By: Meghan Hudson, Arts & Life Editor
Robyn Evans, a 1999 Towson alum, was recently nominated for an Author Academy Award in the Religion category. Her book, “One Hope at a Time: The Prisoner of Hope Letters,” was published in 2015, and placed in the top 10.
“I didn’t really plan to write a book,” said Evans. “My father who has since passed away, he always used to tell me that I should write a book and I never really knew what I wanted to write about.”
Since Evans was young, she always had a passion for writing.
“I’ve always loved writing,” said Evans. “There’s never been a time that I remember not loving it. My mom told me I used to make up stories when I was a toddler, so it’s always been there.”
While in college at Towson, Evans interned for the Baltimore Sun, and was a member of The Towerlight.
“I landed my first job the November after I graduated in ‘99 at the Carroll County Times,” said Evans. “I pretty much started out as a feature reporter there, and did a little bit of work with the news desk, but feature [writing] was always more of my love.”
Though she enjoyed working for the Carroll County Times, Evans eventually decided she was ready to move on and explore other types of writing.
“My career has taken me all over with writing,” she said. “I’ve done everything from being a feature reporter to being a technical writer, marketing writer — you name it, I’ve probably done that.”
In 2001, Evans shared that her mother found a book titled “Passing by Samaria” by Sharon Ewell Foster, and encouraged Evans to read it. It was a fiction novel, and according to Evans, she immediately fell in love with it.
“I decided I was going to become a fiction writer,” said Evans.
Deciding to become a fiction writer, however, turned out to be easier said than done. Evans found herself becoming very contemplative about writing her first book.
“I struggled with myself with that, so [the book] just sat for the longest time,” she said. “A friend of mine told me I should really take time to explore that, and not let that go just because it seems hard. It was so much easier to just write stuff for other people.”
Evans ended up moving on from this first attempt at a fiction novel, a project she hopes to finish one day.
Despite fiction writing not going as planned, it seems as though life had a funny way of redirecting Evans.
“This particular book which I placed in the top 10 in the author awards contest with, [“One Hope at a Time: The Prisoner of Hope Letters,”] really started out as a private project,” said Evans. “I had no intention of publishing this. I was going through a difficult season in life just kind of questioning a lot of things and just feeling the state of the world and generally feeling down.”
Evans began writing letters to herself, and shared that after a while of writing herself these letters consistently, she ended up having hundreds.
“One day I was at work and I shared this with my coworker, and she said ‘you know, I think you should compile all of those and do a book,’” said Evans.
Not yet convinced that publishing her letters was the best idea, Evans set up an email newsletter people could subscribe to. In these emails, Evans wrote subscribers a letter and inspirational messages. Still, continuing to write herself letters, they continued to pile up.

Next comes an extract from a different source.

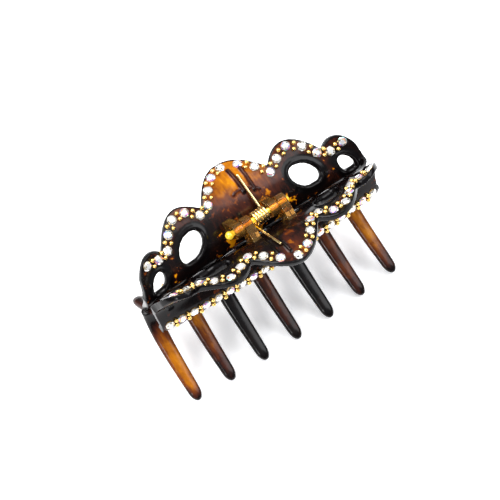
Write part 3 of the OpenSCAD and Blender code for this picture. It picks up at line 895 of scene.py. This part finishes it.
world = bpy.data.worlds.new("studio")
bpy.context.scene.world = world
world.use_nodes = True
wt = world.node_tree
wc = node(wt, "ShaderNodeTexCoord")
wx = node(wt, "ShaderNodeSeparateXYZ")
wr = ramp(wt, [(0.0, (.16, .17, .18)), (0.35, (.30, .32, .35)), (0.65, (.62, .66, .72)),
               (1.0, (1.0, 1.0, 1.0))])
wt.links.new(wc.outputs["Generated"], wx.inputs[0])
wt.links.new(wx.outputs[2], wr.inputs["Fac"])
wt.links.new(wr.outputs["Color"], wt.nodes["Background"].inputs[0])
wt.nodes["Background"].inputs[1].default_value = 0.85


def area(name, loc, size, power, colour=(1, 1, 1), target=(0, 0, 0.02)):
    l = bpy.data.lights.new(name, "AREA")
    l.shape, l.size, l.energy, l.color = "SQUARE", size, power, colour
    o = bpy.data.objects.new(name, l)
    bpy.context.scene.collection.objects.link(o)
    o.location = loc
    o.rotation_euler = (Vector(target) - Vector(loc)).to_track_quat("-Z", "Y").to_euler()


area("key", (-0.3, 0.25, 0.9), 0.7, 14.0)
area("fill", (0.6, -0.3, 0.8), 0.7, 7.0, (0.97, 0.98, 1))
area("glint", (-0.5, -0.3, 0.35), 0.12, 1.2)

# A long lens, aimed so that the hinge is a little above and right of the picture's middle.
AZIMUTH, ELEVATION, ROLL = -33.17, 55.4, -4.72      # degrees
RIGHT, UP, AHEAD = 2.65, 9.74, 800.6      # mm from the camera's axis and lens to the hinge's middle
LENS, SENSOR = 200.1, 36
az, el, roll = (math.radians(q) for q in (AZIMUTH, ELEVATION, ROLL))
ahead = np.array([-math.sin(az) * math.cos(el), math.cos(az) * math.cos(el), -math.sin(el)])
level = np.array([math.cos(az), math.sin(az), 0])
above = np.cross(level, ahead)
right = math.cos(roll) * level + math.sin(roll) * above
up = math.cos(roll) * above - math.sin(roll) * level
place = (np.array([0, 0, H]) - RIGHT * right - UP * up - AHEAD * ahead) * MM
cam = bpy.data.cameras.new("camera")
cam.sensor_width, cam.lens = SENSOR, LENS
cam.clip_start, cam.clip_end = 0.01, 20
co = bpy.data.objects.new("camera", cam)
bpy.context.scene.collection.objects.link(co)
co.matrix_world = Matrix([(right[i], up[i], -ahead[i], place[i]) for i in range(3)] + [(0, 0, 0, 1)])
bpy.context.scene.camera = co
bpy.context.scene.view_settings.view_transform = "Standard"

“One day I was doing a book signing for the first book that I ever was published in, which is an anthology, and there was a lady at the book signing who said, ‘This is really a nice project, but when are you going to put out something of your own?’” said Evans. “I asked her to sign up for my email. When I told her what [the emails are] about, she looked at me and said ‘that’s your next book.’”
English major Kayla Wittman, felt encouraged by Evans’ bravery in publishing such a personal story.
“For her to be able to do such deep introspection and then publish her inner thoughts and feelings on a very personal matter is incredible,” said Wittman. “It’s really encouraging, seeing someone from Towson not only doing well in the field that I work in, but also to find the strength within herself to be able to share a piece of herself through her work. I know how difficult that can be but I also know that’s the true strength of a good writer.
According to Evans, this is what got the ball rolling for her. She soon decided to compile some of her letters into a book titled “One Hope at a Time: The Prisoner of Hope Letters.”
“[After publishing the book] I really felt a sigh of relief, because you put your baby out there, and you wonder if someone’s gonna say ‘your baby’s ugly,’” said Evans. “When I put it out there and I started getting positive feedback, and reviews on Amazon from people I didn’t even know, I really felt validated that I should continue doing this. The book that’s up for the award is the first of three.”
The Author Academy Awards took place on Oct. 25. Though Evans didn’t win her category, she shared that she still had fun connecting with the other authors at the event.
To students figuring out their own paths, Evans shared that she can relate not knowing exactly what you want to do with your passions.
“We know what we enjoy doing and what we have a natural talent in but we’re not exactly sure,” said Evans. “Be open to finding what your thing is.”
Evans’ book, “One Hope at a Time: The Prisoner of Hope Letters,” is available on Amazon in paperback and for Kindles.
“If for whatever reason you are to graduate with a degree in marine biology or whatever it was that you initially went to school for, take heart and realize that all it takes is for one person to believe in you and open a door, and you can be anyone you want and do anything you want,” said Evans.